Basics of Cryptocurrency Investment
Feb 21, 2022 Reading time : 4 min

Investing in cryptocurrencies is the next big thing. Still, you should know how to invest so that it pays off. 

Primarily, you should know how cryptocurrencies work and learn to recognize solid projects. However, there’s a lot more to cover. Keep reading to learn the basics of crypto investing.

1. Learn More About Buying Crypto

You don’t necessarily need to know how every project functions. The main thing to understand is how to send and receive digital assets, purchase them on the exchange, and withdraw your fiat once you want to collect the returns.

People often get confused about the purchasing process. The best thing to do is find the exchange that’s supported in your country. It will likely have a blog post or a FAQ section that explains how to purchase your first crypto. 

Note that the market is slowly becoming more regulated, so you’ll likely have to pass Know Your Customer verification to purchase coins. Once you send the requested documents, you’ll remove restrictions. The KYC process will also allow you to transfer your coins or fiat straight to your bank account. 

2. Decide on the Amount You’ll Invest and Diversify

Most investors will advise you not to invest more than you’re willing to lose. This means that you should calculate the amount you’re ready to put in the market but won’t cry over it if it drops to zero.

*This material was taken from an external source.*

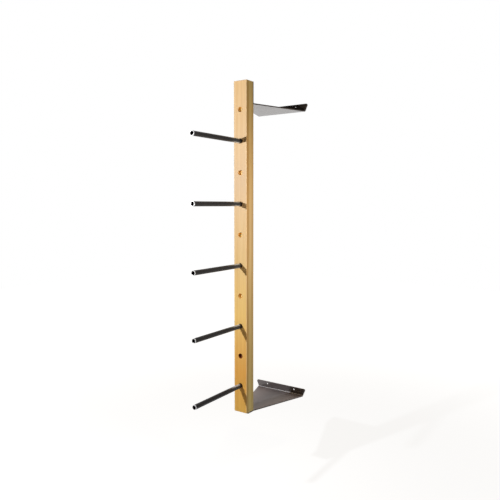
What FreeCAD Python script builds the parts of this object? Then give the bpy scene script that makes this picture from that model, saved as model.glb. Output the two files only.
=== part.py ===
import FreeCAD, Part
import math
import os

# Clamp rack: a wooden post held off a wall by two folded steel brackets, with
# steel tube pegs pushed into a column of sockets in its front face.
#
# Frame, in millimetres: X runs along the wall, +Y goes into the wall, +Z is up.
# The wall plane is Y = 0 and the pegs point towards -Y. The origin is midway
# between the two screw holes of the lower bracket, on the wall plane.

# ---------------------------------------------------------------- dimensions
INCH = 25.4

# post
POST_HEIGHT = 54 * INCH
POST_WIDTH = 2.5 * INCH
POST_DEPTH = 2 * INCH
POST_EDGE_RADIUS = 2.0
POST_END_CHAMFER = 1.0
WALL_GAP = 11 * INCH

# sockets and pegs
STATION_COUNT = 10
END_MARGIN = 4.5 * INCH
SOCKET_DEPTH = 0.5 * INCH
SOCKET_CLEARANCE = 0.08
SOCKET_MOUTH_CHAMFER = 0.8
VENT_RADIUS = 1.6
PEG_RADIUS = 0.375 * INCH
PEG_WALL = 1.65
PEG_REACH = 302.0
PEG_END_BREAK = 0.4
PEG_SEAT_GAP = 0.3

# brackets
SHEET = 4.76
BEND_RADIUS = 4.0
WALL_EDGE_WIDTH = 9.75 * INCH
WALL_FLANGE_HEIGHT = 30.0
FLANGE_CORNER_RADIUS = 6.0
UPPER_PLATE_DROP = 85.5
TONGUE_SETBACK = 12.0
TONGUE_CORNER_RADIUS = 3.0
WALL_SCREW_SPACING = 145.0
WALL_SCREW_HEIGHT = 19.0
LOWER_WALL_HOLE_RADIUS = 3.75
UPPER_WALL_HOLE_RADIUS = 2.25

# lag screws that hold the upper bracket to the back of the post
LAG_SHANK_RADIUS = 3.1
LAG_LENGTH = 36.0
LAG_HEAD_HEIGHT = 4.4
LAG_HEAD_FLATS = 11.1
LAG_SPACING = 37.0
LAG_LOWEST = 25.0
LAG_POINT_LENGTH = 6.0
WASHER_RADIUS = 8.0
WASHER_THICKNESS = 1.6
HOLE_CLEARANCE = 0.35
PILOT_CLEARANCE = 0.05

# flat-headed wood screws that hold the post down on the lower bracket
WOOD_SCREW_SHANK_RADIUS = 2.75
WOOD_SCREW_HEAD_RADIUS = 5.5
WOOD_SCREW_LENGTH = 50.0
WOOD_SCREW_SPACING = 32.0
WOOD_SCREW_POINT_LENGTH = 8.0
COUNTERSINK_HALF_ANGLE = 41.0
RECESS_SPAN = 5.2
RECESS_WIDTH = 1.1
RECESS_DEPTH = 2.0

# ------------------------------------------------------------ derived levels
POST_BOTTOM = -WALL_SCREW_HEIGHT
POST_TOP = POST_BOTTOM + POST_HEIGHT
POST_BACK = -WALL_GAP
POST_FRONT = POST_BACK - POST_DEPTH
STATION_PITCH = (POST_HEIGHT - 2 * END_MARGIN) / (STATION_COUNT - 1)
SOCKET_RADIUS = PEG_RADIUS + SOCKET_CLEARANCE
SOCKET_END = POST_FRONT + SOCKET_DEPTH
PEG_BORE_RADIUS = PEG_RADIUS - PEG_WALL
BEND_START = SHEET + BEND_RADIUS
UPPER_PLATE_TOP = POST_TOP - UPPER_PLATE_DROP
REBATE_FACE = POST_BACK - SHEET
REBATE_FLOOR = UPPER_PLATE_TOP - SHEET
LOWER_PLATE_TOP = POST_BOTTOM
TONGUE_FRONT = POST_FRONT + TONGUE_SETBACK
TONGUE_MIDDLE = (TONGUE_FRONT + POST_BACK) / 2

os.makedirs("parts", exist_ok=True)

V = FreeCAD.Vector
ALONG_Y = V(0, 1, 0)
ALONG_Z = V(0, 0, 1)


# ------------------------------------------------------------------- helpers
def save(shape, node):
    shape.exportStep("parts/" + node + ".step")


def station_height(index):
    """Height of a socket, counted from the lowest one."""
    return POST_BOTTOM + END_MARGIN + index * STATION_PITCH


def prism(points, sweep):
    """Closed polygon swept along a vector."""
    wire = Part.makePolygon(points + [points[0]])
    return Part.Face(wire).extrude(sweep)


def upright_edges(shape, test):
    """Straight edges that run along one axis and pass a test on their middle."""
    found = []
    for edge in shape.Edges:
        if test(edge.CenterOfMass, edge.tangentAt(edge.FirstParameter)):
            found.append(edge)
    return found


def arc(centre_y, centre_z, radius, from_angle, to_angle):
    """Arc in the plane of the fold, angles in degrees from +Y towards +Z."""
    points = []
    for angle in (from_angle, (from_angle + to_angle) / 2, to_angle):
        turn = math.radians(angle)
        points.append(V(0, centre_y + radius * math.cos(turn), centre_z + radius * math.sin(turn)))
    return Part.Arc(points[0], points[1], points[2]).toShape()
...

The cryptocurrency market is highly volatile, and you never know when your favorite project might make a rug pull and leave you with worthless tokens. What’s more, this is another reason you don’t invest all in one project.

Diversifying your portfolio will give you a balanced portfolio that can reduce your overall risk since you should hold some well-established coins and also experiment with new projects. The rule of thumb is to invest about 40% of your fiat in Bitcoin or Ethereum, as these are the two top crypto assets to own. Then, distribute the rest to NFTs, other coins, and tokens.

3. Find the Right Wallet/Exchange

There are too many crypto wallets out there, and most of them offer the basics of sending and receiving crypto. These wallets also support multiple coins and blockchains, which helps with portfolio diversification.

Crypto wallets also sometimes come with a news section, so you’ll always know what’s happening in the industry. Plus, crypto wallets are easy to use, and you can download them on your smartphone as well.

On the other hand, if you wish to get involved in trading, you should hold your coins on the exchange. Cryptocurrency exchanges are highly secure, and you don’t have to worry about your funds being stolen.

4. Beware of Scams

Unfortunately, many scams surround cryptocurrencies. For example, if you’re really involved in a project, scammers might approach you, present themselves as a project manager, and demand private keys or personal data.

Other scams involve fake Initial Coin Offering where people behind a fake project steal the investors’ money. Sometimes, you might see a fake crypto wallet, download it, use it for your crypto, and lose all of it. You might suddenly become a victim of phishing emails or accidentally get the latest malware that can infect your wallet and steal your funds. 

Additionally, be on the lookout for dusting attacks. This is an attack where the hacker sends small amounts of crypto that pile up in your wallet. Your wallet then spends these assets; the hacker collects information about you and then targets you in different ways.

5. Secure Your Investments

Finally, you’ll want to make sure your investments are completely safe from adverse events, including fire, floods, or earthquakes. To be completely safe, you should write down your private keys, addresses, and other data.

Then, you can move on to store copies in the safe. If you think that’s not enough, use the metal seed storage to store your private keys. Those are fireproof, shockproof, waterproof, and last a lifetime.

The best thing about metal storage is that it’s offline, cold storage. Cold storages are highly secure since no hacker can access them and no ransomware can affect them.

Final Thoughts 

Investing in cryptocurrencies might seem too complex. However, if you follow the basics, you’ll stay safe. Never invest more than you’re willing to lose, and always diversify your portfolio. Remember, the crypto market is highly volatile, meaning you can lose your investment at any moment.

Additionally, beware of different scams and cyberattacks. Many people give their private keys to someone else online, which is the worst mistake you could make. Still, if you’re cautious, you have nothing to worry about.